During the 24-minute press conference, Yoon emphasized the term "values," echoing the theme of his address to the NATO Summit Thursday, where he stressed a message of solidarity over shared values such as liberal democracy, human rights and the rule of law.  
 
Yoon and first lady Kim Keon-hee wrapped up their five-day trip to Spain Friday and returned to Seoul Air Base in Seongnam Friday. It was their first overseas trip.  
 
Yoon became the first Korean president to participate in a NATO summit.  
 
The 30-member NATO invited four Asia-Pacific partners — South Korea, Japan, Australia and New Zealand — to take part in this year's summit hosted by Spain.

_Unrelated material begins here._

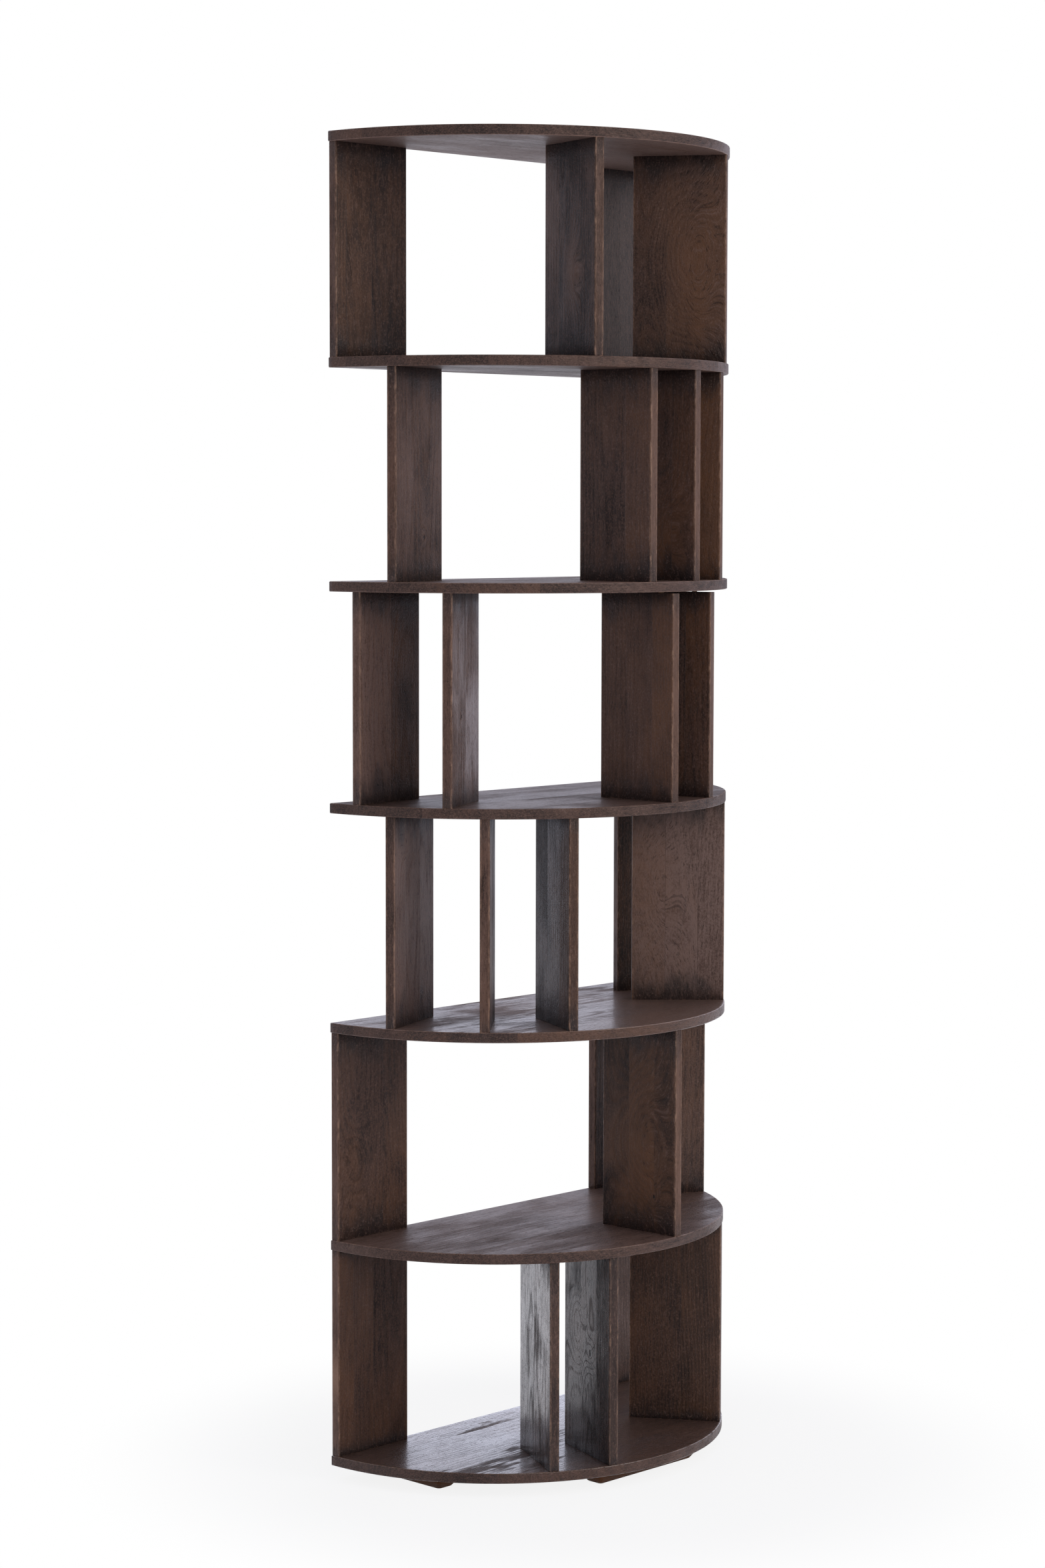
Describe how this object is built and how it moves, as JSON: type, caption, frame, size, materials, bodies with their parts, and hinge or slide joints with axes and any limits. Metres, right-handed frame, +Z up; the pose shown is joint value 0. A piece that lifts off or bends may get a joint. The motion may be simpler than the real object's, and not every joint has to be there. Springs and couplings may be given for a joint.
{
  "type": "half-round bookcase",
  "caption": "Tall half-round open bookcase: half-disc shelves held apart by short upright boards set on the radii, on low feet.",
  "frame": {"origin": "on the floor, in the middle of the half disc's bounding rectangle", "axes": "+Z up, -Y to the round front, +Y to the flat back, +X to the right seen from the front"},
  "size_m": [0.7, 0.3499, 1.98],
  "materials": {
    "shelf_wood": "dark brown stain, satin lacquer",
    "upright_wood": "dark brown stain, satin lacquer",
    "dowel_wood": "bare beech",
    "foot_wood": "mid brown stain, satin lacquer",
    "screw_steel": "zinc plated"
  },
  "bodies": {
    "root": {"shelf_1": "shelf_wood", "shelf_2": "shelf_wood", "shelf_3": "shelf_wood", "shelf_4": "shelf_wood", "shelf_5": "shelf_wood", "shelf_6": "shelf_wood", "shelf_7": "shelf_wood", "upright_1a": "upright_wood", "upright_1b": "upright_wood", "upright_1c": "upright_wood", "upright_1d": "upright_wood", "upright_2a": "upright_wood", "upright_2b": "upright_wood", "upright_2c": "upright_wood", "upright_2d": "upright_wood", "upright_3a": "upright_wood", "upright_3b": "upright_wood", "upright_3c": "upright_wood", "upright_3d": "upright_wood", "upright_4a": "upright_wood", "upright_4b": "upright_wood", "upright_4c": "upright_wood", "upright_4d": "upright_wood", "upright_4e": "upright_wood", "upright_5a": "upright_wood", "upright_5b": "upright_wood", "upright_5c": "upright_wood", "upright_5d": "upright_wood", "upright_6a": "upright_wood", "upright_6b": "upright_wood", "upright_6c": "upright_wood", "upright_6d": "upright_wood", "upright_6e": "upright_wood", "dowels_1": "dowel_wood", "dowels_2": "dowel_wood", "dowels_3": "dowel_wood", "dowels_4": "dowel_wood", "dowels_5": "dowel_wood", "dowels_6": "dowel_wood", "dowels_7": "dowel_wood", "foot_left": "foot_wood", "foot_front": "foot_wood", "foot_right": "foot_wood", "foot_screws": "screw_steel"}
  },
  "joints": []
}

The four countries held an inaugural AP4 meeting on the sidelines of the summit.  
 
The presidential office said Yoon met with nearly 30 leaders during the NATO Summit.
 
Yoon took part in a total of 16 diplomatic activities, including 10 bilateral talks with the leaders of Australia, the Netherlands, France, Poland, Turkey, Denmark, Czech Republic, Canada, Britain and the European Union.  
 
Yoon also had meetings with King Felipe VI of Spain and NATO Secretary-General Jens Stoltenberg and attended a luncheon meeting with Spanish businesspeople Thursday.  
 
Such meetings were opportunities for South Korea to pursue "sale diplomacy." 
 
Yoon told reporters aboard Air Force One, "Many countries in Europe were very interested in new nuclear power plants in order to attain energy security and 2050 carbon neutrality."
 
He said that he shared brochures about APR1400, Korea's next-generation nuclear reactors, in many of his talks.  
 
"In particular, Eastern and Nordic countries recognized Korea's nuclear power plants, green technologies, semiconductors and next-generation electric vehicle battery capabilities as top-level in the world and expressed a desire to cooperate with Korea in such fields," said presidential spokesperson Kang In-sun in a statement Sunday.  
 
Yoon was quoted as saying that he "realized anew that the future of our country depends on these fields." 
 
The visit was also an opportunity for Yoon to ask for countries' support for Busan's bid to host the 2030 World Expo.
 
The first lady took part in a series of events for the spouses of NATO leaders and individual activities in support of the Korean community in Spain.